**DATA SEGMENT:**

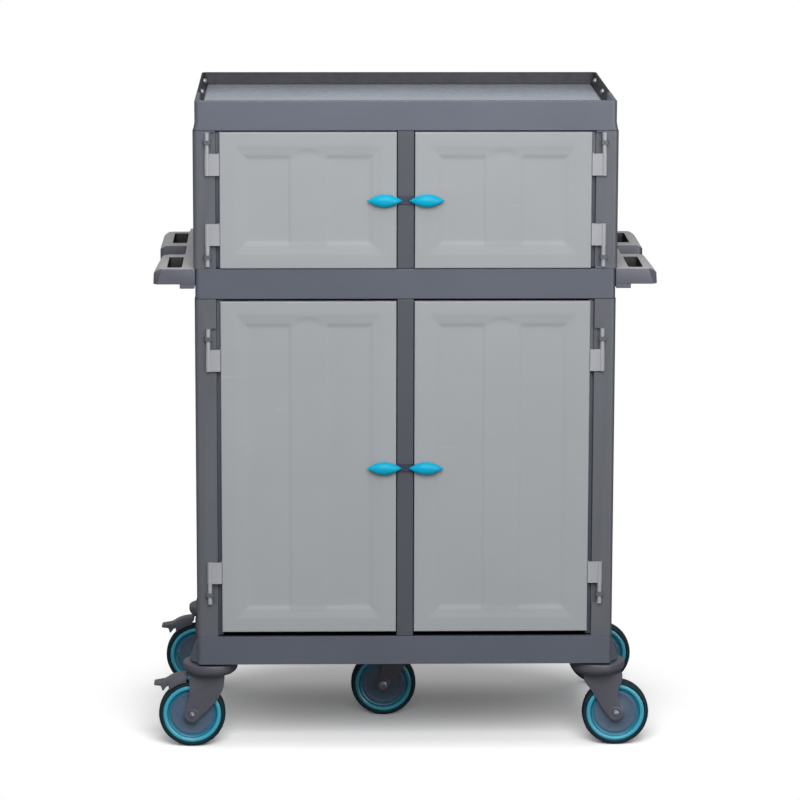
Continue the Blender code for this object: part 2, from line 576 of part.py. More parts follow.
def make_pedal(tag, x, y, trail, parts):
    """Brake pedal: a forked toe plate beyond the wheel's trailing side."""
    body = moved(upright(outline([PEDAL_OUTLINE], 2 * PEDAL_HALF)), y=PEDAL_HALF)
    body = moved(mirrored(body, trail), x, y)
    place("pedal_" + tag, body, parts, "fork", origin=(x + trail * PEDAL_X, y, PEDAL_Z),
          soften=SOFT_PEDAL)


def main():
    clear_scene()
    parts = collection("housekeeping_cart")
    cutters = collection("cutters")
    make_base_frame(parts, cutters)
    make_mid_frame(parts, cutters)
    make_top_frame(parts, cutters)
    make_tray(parts, cutters)
    make_plates(parts)
    tiers = {"upper": (MID_TOP + GAP, TOP_LOW - GAP, ("ul_top", "ul_low")),
             "lower": (BASE_TOP + GAP, MID_LOW - GAP, ("ll_top", "ll_low"))}
    doors = {"upper": (UPPER_LOW, UPPER_HIGH), "lower": (LOWER_LOW, LOWER_HIGH)}
    for tier, (low, high, lugs) in tiers.items():
        for hand, side in (("l", -1), ("r", 1)):
            make_post(f"post_{tier}_{hand}", side, low, high, [LUGS[lug] for lug in lugs], parts, cutters)
            make_side(f"side_{tier}_{hand}", side, low, high, parts)
            tag = tier[0] + hand
            door_low, door_high = doors[tier]
            make_door("door_" + tag, side, door_low, door_high, parts, cutters)
            make_knob("knob_" + tag, side, KNOB_Z[tier], parts, cutters)
            for lug in lugs:
                hinge = (side * PIN_X, PIN_Y, door_low)
                make_lug(f"lug_{tag}_{lug[3:]}", side, *LUGS[lug], parts, cutters, hinge)
    for hand, side in (("l", -1), ("r", 1)):
        make_handle("handle_" + hand, side, parts, cutters)
    for row, (x, y) in CASTORS.items():
        for hand, side in (("l", -1), ("r", 1)):
            make_castor(row + hand, side * x, y, side, parts, cutters)
        make_pedal(row + "l", -x, y, -1, parts)
    make_castor("mid", 0.0, CASTOR_MID, -1, parts, cutters)


main()
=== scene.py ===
import json
import math

import bmesh
import bpy
from mathutils import Matrix, Vector


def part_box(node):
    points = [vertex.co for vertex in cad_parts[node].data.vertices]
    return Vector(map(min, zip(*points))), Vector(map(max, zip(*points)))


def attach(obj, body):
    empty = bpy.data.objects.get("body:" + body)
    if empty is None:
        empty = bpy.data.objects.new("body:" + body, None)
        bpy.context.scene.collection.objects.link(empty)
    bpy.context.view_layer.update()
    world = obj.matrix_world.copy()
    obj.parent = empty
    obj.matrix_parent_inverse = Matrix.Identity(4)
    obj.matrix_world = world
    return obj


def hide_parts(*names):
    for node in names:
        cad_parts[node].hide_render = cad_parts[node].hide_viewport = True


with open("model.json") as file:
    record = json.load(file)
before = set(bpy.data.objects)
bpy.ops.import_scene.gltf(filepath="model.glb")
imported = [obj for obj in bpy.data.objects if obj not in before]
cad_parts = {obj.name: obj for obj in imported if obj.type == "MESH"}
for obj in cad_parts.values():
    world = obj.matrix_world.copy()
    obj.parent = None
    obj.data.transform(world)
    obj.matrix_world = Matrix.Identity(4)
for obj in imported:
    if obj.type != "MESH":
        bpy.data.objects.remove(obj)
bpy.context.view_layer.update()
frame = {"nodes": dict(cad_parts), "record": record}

MM = 0.001
CART = "cart"
SAME = 0.01  # points nearer than this, in millimetres, are one
NODES = frame["nodes"]
SLOTS = {part["node"]: part["material_slot"] for part in frame["record"]["subparts"]}


# ---------------------------------------------------------------- small tools
def linear(r, g, b):
    """Linear colour of an 8-bit sRGB one."""
    out = []
    for value in (r, g, b):
        value /= 255.0
        out.append(value / 12.92 if value <= 0.04045 else ((value + 0.055) / 1.055) ** 2.4)
    return (*out, 1.0)


def box(node):
    """Lowest and highest corner of a CAD node, in millimetres."""
    low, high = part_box(node)
    return [v / MM for v in low], [v / MM for v in high]


def link(obj):
    bpy.context.scene.collection.objects.link(obj)
    return obj


def clamp(value):
    return min(1.0, max(0.0, value))


def ease(value):
    """Smooth step from 0 to 1."""
    value = clamp(value)
    return value * value * (3 - 2 * value)


def piece(name, bm, mat, body, stands_for=(), sharp=35.0, other=None):
    """Shown object from a mesh in millimetres, riding on a CAD body.
    other is the material of the faces whose index is 1."""
    bmesh.ops.scale(bm, vec=(MM, MM, MM), verts=bm.verts)
    bmesh.ops.recalc_face_normals(bm, faces=bm.faces)
    mesh = bpy.data.meshes.new(name)
    bm.to_mesh(mesh)
    bm.free()
    mesh.shade_smooth()
    mesh.set_sharp_from_angle(angle=math.radians(sharp))
    mesh.materials.append(mat)
    if other:
        mesh.materials.append(other)
    obj = link(bpy.data.objects.new(name, mesh))
    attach(obj, body)
    if stands_for:
        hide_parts(*stands_for)
    return obj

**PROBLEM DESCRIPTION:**
The lines to return run from the one containing "door_high, parts, cutters)" down to the one containing "bpy.data.objects.remove(obj)"; give them exactly, both included, and no others.

**THE COMPLETED TASK:**
            make_door("door_" + tag, side, door_low, door_high, parts, cutters)
            make_knob("knob_" + tag, side, KNOB_Z[tier], parts, cutters)
            for lug in lugs:
                hinge = (side * PIN_X, PIN_Y, door_low)
                make_lug(f"lug_{tag}_{lug[3:]}", side, *LUGS[lug], parts, cutters, hinge)
    for hand, side in (("l", -1), ("r", 1)):
        make_handle("handle_" + hand, side, parts, cutters)
    for row, (x, y) in CASTORS.items():
        for hand, side in (("l", -1), ("r", 1)):
            make_castor(row + hand, side * x, y, side, parts, cutters)
        make_pedal(row + "l", -x, y, -1, parts)
    make_castor("mid", 0.0, CASTOR_MID, -1, parts, cutters)


main()
=== scene.py ===
import json
import math

import bmesh
import bpy
from mathutils import Matrix, Vector


def part_box(node):
    points = [vertex.co for vertex in cad_parts[node].data.vertices]
    return Vector(map(min, zip(*points))), Vector(map(max, zip(*points)))


def attach(obj, body):
    empty = bpy.data.objects.get("body:" + body)
    if empty is None:
        empty = bpy.data.objects.new("body:" + body, None)
        bpy.context.scene.collection.objects.link(empty)
    bpy.context.view_layer.update()
    world = obj.matrix_world.copy()
    obj.parent = empty
    obj.matrix_parent_inverse = Matrix.Identity(4)
    obj.matrix_world = world
    return obj


def hide_parts(*names):
    for node in names:
        cad_parts[node].hide_render = cad_parts[node].hide_viewport = True


with open("model.json") as file:
    record = json.load(file)
before = set(bpy.data.objects)
bpy.ops.import_scene.gltf(filepath="model.glb")
imported = [obj for obj in bpy.data.objects if obj not in before]
cad_parts = {obj.name: obj for obj in imported if obj.type == "MESH"}
for obj in cad_parts.values():
    world = obj.matrix_world.copy()
    obj.parent = None
    obj.data.transform(world)
    obj.matrix_world = Matrix.Identity(4)
for obj in imported:
    if obj.type != "MESH":
        bpy.data.objects.remove(obj)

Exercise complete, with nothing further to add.